“My Dear Mr. Clemens:

“A man’s biography auto always be written by himself. A disinterested party is liable to omit some of the facts. A personal history should above all things be truthful—devoid of fulsomeness, and embrace all the important events of its subject’s life, good or bad. Too many biographers lie like a patent medicine advertisement. This is to be regretted.

“My memory is too treacherous to write my own life anyhow. I have been informed that I was present on the occasion of my birth, but I haven’t the slightest recollection of it—as some one has previously remarked.

“I am older—am uglier—than I was two score years ago.

Then, young ladies would chuck me under the chin and gushingly exclaim: “B’ess its purty ’ittle heart.”

Now—they don’t.

“And I am rather glad of it, for the aforesaid young ladies must be nearly sixty years old now, and some of them wear glasses and decayed teeth. If I had time, dear reader, I could tell you how, in 1492, under the nom de plume of Christopher Columbus, I discovered America. This is a fact not generally known. Sometimes it seems like a wild, weird dream. You may have read something about the discovery.
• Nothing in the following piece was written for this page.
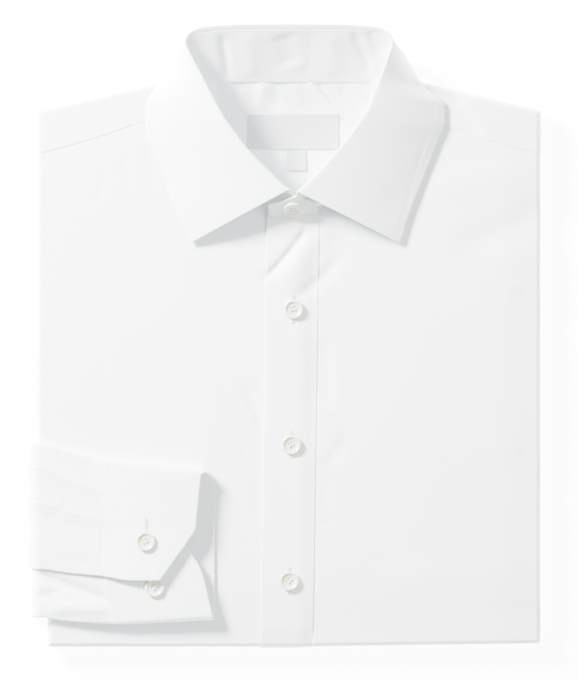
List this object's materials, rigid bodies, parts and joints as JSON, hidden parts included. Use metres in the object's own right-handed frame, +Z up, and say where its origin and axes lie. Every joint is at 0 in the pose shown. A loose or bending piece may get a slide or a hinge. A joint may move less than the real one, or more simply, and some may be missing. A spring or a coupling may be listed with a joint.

It was considered important at the time; but more than one person, no doubt, upon looking around and seeing the distressing amount of misery in America, and observing how bogus mining companies, policy shops, rowing matches, political corruption and other frauds flourish like a green baize, will regret that I ever discovered it.

“I have one wife.

“I could, if my other duties permitted, describe how, in 1773, I surrounded thirty-two wild Indians, and after a hand-to-hand conflict lasting seven hours, I killed twenty-four of the redskins, wounded sixteen, and took eleven prisoners. The remainder fled. Aside from being pierced by twenty-one arrows, I escaped without a scratch.

“And yet I was never made the hero of a dime novel! Probably because I didn’t wear long hair and a soft hat as big around as a cart wheel.